++++ Supplied records ++++

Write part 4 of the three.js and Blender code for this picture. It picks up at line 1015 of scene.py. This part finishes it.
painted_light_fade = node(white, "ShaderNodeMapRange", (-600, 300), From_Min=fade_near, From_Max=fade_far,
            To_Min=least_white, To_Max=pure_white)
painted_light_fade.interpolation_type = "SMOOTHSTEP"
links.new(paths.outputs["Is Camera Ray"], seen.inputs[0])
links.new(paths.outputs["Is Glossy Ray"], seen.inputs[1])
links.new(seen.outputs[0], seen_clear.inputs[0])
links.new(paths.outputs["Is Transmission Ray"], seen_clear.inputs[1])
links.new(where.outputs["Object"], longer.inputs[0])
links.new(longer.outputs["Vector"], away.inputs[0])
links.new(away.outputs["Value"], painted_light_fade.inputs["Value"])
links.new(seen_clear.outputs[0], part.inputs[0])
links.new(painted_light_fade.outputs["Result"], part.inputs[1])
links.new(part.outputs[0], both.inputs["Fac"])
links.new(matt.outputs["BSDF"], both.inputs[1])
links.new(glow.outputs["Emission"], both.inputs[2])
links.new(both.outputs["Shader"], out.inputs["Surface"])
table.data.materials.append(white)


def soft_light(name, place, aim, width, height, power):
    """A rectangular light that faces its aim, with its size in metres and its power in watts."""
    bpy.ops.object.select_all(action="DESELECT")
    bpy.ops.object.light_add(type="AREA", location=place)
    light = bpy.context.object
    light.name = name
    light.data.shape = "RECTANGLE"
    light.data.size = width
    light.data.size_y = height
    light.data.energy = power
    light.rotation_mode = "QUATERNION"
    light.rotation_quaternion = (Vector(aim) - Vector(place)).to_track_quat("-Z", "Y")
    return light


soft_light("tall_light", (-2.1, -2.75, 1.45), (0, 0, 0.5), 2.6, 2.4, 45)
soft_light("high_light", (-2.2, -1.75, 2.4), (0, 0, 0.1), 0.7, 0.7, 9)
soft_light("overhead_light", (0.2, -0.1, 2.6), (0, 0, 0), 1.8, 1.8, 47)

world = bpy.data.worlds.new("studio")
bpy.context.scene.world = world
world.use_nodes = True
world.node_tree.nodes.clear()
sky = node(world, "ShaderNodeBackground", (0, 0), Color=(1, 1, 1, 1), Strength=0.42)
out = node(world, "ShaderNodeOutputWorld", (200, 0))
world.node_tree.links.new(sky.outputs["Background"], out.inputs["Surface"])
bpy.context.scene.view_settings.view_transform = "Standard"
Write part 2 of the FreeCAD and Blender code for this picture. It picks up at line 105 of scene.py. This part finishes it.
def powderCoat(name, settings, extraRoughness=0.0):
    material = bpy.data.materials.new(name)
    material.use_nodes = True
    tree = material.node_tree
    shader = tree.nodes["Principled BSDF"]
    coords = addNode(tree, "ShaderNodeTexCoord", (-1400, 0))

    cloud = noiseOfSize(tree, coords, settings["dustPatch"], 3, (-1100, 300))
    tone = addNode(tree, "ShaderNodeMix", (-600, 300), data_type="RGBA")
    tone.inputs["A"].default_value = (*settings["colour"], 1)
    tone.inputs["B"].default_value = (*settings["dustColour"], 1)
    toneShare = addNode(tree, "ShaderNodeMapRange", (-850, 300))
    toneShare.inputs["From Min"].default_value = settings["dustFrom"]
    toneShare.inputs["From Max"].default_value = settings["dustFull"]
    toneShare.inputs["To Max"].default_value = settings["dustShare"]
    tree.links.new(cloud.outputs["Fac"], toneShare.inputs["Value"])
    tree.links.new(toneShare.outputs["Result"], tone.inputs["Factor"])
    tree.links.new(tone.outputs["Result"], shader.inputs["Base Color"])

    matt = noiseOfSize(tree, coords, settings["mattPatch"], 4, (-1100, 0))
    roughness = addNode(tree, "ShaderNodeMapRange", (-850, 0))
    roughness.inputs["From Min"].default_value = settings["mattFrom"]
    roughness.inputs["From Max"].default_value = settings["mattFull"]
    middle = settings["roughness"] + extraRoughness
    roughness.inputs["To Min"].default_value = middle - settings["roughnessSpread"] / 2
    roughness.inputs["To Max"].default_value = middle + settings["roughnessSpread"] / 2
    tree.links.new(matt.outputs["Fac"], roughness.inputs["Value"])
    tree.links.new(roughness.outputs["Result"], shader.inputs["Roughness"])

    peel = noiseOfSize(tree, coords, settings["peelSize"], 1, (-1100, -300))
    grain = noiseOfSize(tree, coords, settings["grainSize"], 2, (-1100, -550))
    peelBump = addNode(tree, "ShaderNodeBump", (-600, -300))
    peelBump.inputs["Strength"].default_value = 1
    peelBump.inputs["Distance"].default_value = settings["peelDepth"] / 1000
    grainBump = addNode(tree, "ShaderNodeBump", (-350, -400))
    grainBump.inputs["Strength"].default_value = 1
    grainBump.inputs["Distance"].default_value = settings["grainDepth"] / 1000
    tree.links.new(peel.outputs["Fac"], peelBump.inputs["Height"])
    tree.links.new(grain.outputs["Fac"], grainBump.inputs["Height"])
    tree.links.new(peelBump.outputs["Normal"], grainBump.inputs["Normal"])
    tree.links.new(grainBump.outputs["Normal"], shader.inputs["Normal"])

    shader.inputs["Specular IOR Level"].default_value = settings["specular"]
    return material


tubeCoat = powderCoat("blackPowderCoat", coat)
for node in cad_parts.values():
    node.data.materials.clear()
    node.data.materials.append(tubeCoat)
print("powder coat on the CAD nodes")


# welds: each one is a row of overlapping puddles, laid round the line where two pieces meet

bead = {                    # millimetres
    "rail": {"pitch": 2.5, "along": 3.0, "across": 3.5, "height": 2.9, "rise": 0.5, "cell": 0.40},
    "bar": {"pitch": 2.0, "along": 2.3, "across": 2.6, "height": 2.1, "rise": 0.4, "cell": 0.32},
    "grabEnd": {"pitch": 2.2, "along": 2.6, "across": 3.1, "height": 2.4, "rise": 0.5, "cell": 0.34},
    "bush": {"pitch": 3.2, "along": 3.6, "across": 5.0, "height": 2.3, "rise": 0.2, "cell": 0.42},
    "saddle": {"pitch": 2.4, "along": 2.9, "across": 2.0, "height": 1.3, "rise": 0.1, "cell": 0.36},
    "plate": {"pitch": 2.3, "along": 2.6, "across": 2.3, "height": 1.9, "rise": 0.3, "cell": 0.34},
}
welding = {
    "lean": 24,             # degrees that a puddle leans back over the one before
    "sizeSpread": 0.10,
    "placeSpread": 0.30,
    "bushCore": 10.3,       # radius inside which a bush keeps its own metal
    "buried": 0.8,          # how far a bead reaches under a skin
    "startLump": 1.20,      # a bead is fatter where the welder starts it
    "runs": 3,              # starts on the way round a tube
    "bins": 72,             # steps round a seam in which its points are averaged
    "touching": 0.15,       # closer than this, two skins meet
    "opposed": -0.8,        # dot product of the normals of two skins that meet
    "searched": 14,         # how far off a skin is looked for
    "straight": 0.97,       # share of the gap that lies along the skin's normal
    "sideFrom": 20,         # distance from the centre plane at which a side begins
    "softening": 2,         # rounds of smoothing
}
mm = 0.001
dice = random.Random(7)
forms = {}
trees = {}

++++

Begin with the line containing "for node in", end with the line containing "# welds: each", and transcribe exactly every line in that span, with nothing added.

for node in cad_parts.values():
    node.data.materials.clear()
    node.data.materials.append(tubeCoat)
print("powder coat on the CAD nodes")


# welds: each one is a row of overlapping puddles, laid round the line where two pieces meet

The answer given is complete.